The Islamic scholastic tradition distinguished between two types of military jihad: jihad al-daf‘, defensive warfare to repel an invading enemy, and jihad al-talab, warfare initiated against a non-Muslim enemy. While a consensus existed across the various schools of jurisprudence that the latter was the exclusive domain of the Muslim ruler, differences emerged over the applicability of defensive jihad, notably in determining its obligatory character in the absence of a Muslim ruler’s order. It is in this context that twentieth-century jihadism reconfigured the conditions set by traditional jurisprudence to allow Islamist movements a wider margin of action. Its main contribution to the jurisprudence of jihad was its reallocation of the right of initiation from the Muslim state to Islamist movements.
As a result of its treatment of jihad, the scholastic tradition also developed a division of the known world into categories that govern the applicability of different rules of jihad. The basic, oft-referred-to binary division of the world into dar al-Islam, the abode of Islam, and dar al-harb, the abode of warfare, was generally accepted by the various jurisprudence schools as reflective of both existing conditions and the universal message of Islam to spread “the word of God” globally. Considerable differences among scholars did exist, however, about the definition of dar al-Islam. In the most liberal definition, dar al-Islam was conceived to encompass any land in which Muslims could freely practice their faith. The binary definition was also substantially qualified in the scholastic tradition by the elaboration of the concepts of ‘ahd and aman. The former (Arabic for “covenant” or “treaty”) applied to non-Muslim states with friendly relations with the Islamic state, while the latter (Arabic for “safety of person”) applied to non-Muslim individuals—even from hostile states—who were granted safe passage into the Islamic state. It was thus accepted that such states and individuals were explicitly excluded from the warfare measures applicable to dar al-harb.

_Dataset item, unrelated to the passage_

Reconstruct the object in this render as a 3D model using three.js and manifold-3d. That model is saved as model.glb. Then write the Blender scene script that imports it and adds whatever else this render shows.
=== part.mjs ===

Prior to their reinterpretation in twentieth-century Islamism, much of these scholastic elaborations were attempts at rationalizing existing conditions: they were descriptive rather than prescriptive, and no consensus about their authoritative nature existed. With the emergence in the Muslim world of the nation-state system in the aftermath of WWI – a system rooted in European concepts of state sovereignty – the status of the Islamic scholastic tradition as a source of legitimization of the state receded considerably. The jurisprudence of jihad was effectively abandoned by mainline scholars, resulting in two important developments: 1) a failure to incorporate and formalize the evolving practice of international diplomacy into the Islamic legal framework (in particular, the emergence of an international order could effectively have yielded the confirmation of the whole world as dar al-‘ahd, the abode of the covenant, thus rendering the nation of dar al-harb obsolete); and 2) an appropriation by Islamist ideologues of the scholastic formulations on jihad, which they recast as prescriptive and re-read (and misread) to favor the most aggressive behavior.
Jihadism has thus “liberalized” the conditions of jihad al-daf‘. It has widened the scope of “aggressions” that call for its applicability while stipulating that the totality of the world’s Muslims—not just the affected community—be responsible for active countermeasures. The declaration of jihad has thus been usurped from the leaders of Islamic states; responding to its call is now incumbent on all Muslims. Traditional constraints, ranging from the rules of the conduct of war and the safeguarding of noncombatants, to the unanimously agreed-upon stipulation that joining jihad is subject to the consent of one’s parents, are solemnly ignored with apologetic, rushed jurisprudence providing retroactive justification.
Usamah bin Ladin’s fatwa (authoritative opinion) urging Muslims to kill U.S. citizens, for instance, dismissed the previously agreed-upon presupposition of aman for non-Muslims in any Muslim society. Indeed, the massive slaughter of civilians in Al Qaeda terrorist attacks has violated the explicit injunctions of the Prophet Muhammad to spare noncombatants. So too has Hezbollah’s and Hamas’ deliberate endangerment of Lebanese and Palestinian societies, which contradicts the fundamental aims (maqasid) of Islamic law as understood over centuries of jurisprudence. Jihadist “jurists,” however, are able to identify and enlarge loopholes in their quest for total warfare.
The two main characteristics of jihadism today are its reference to Islamic law as a source of legitimacy and its reconfiguration of the underlying jurisprudence to suit its purposes. Jihadism, accordingly, has emerged in movements that stem from Sunni as well as Shi‘i backgrounds, and, in the Sunni context, from Salafist and non-Salafist affiliations.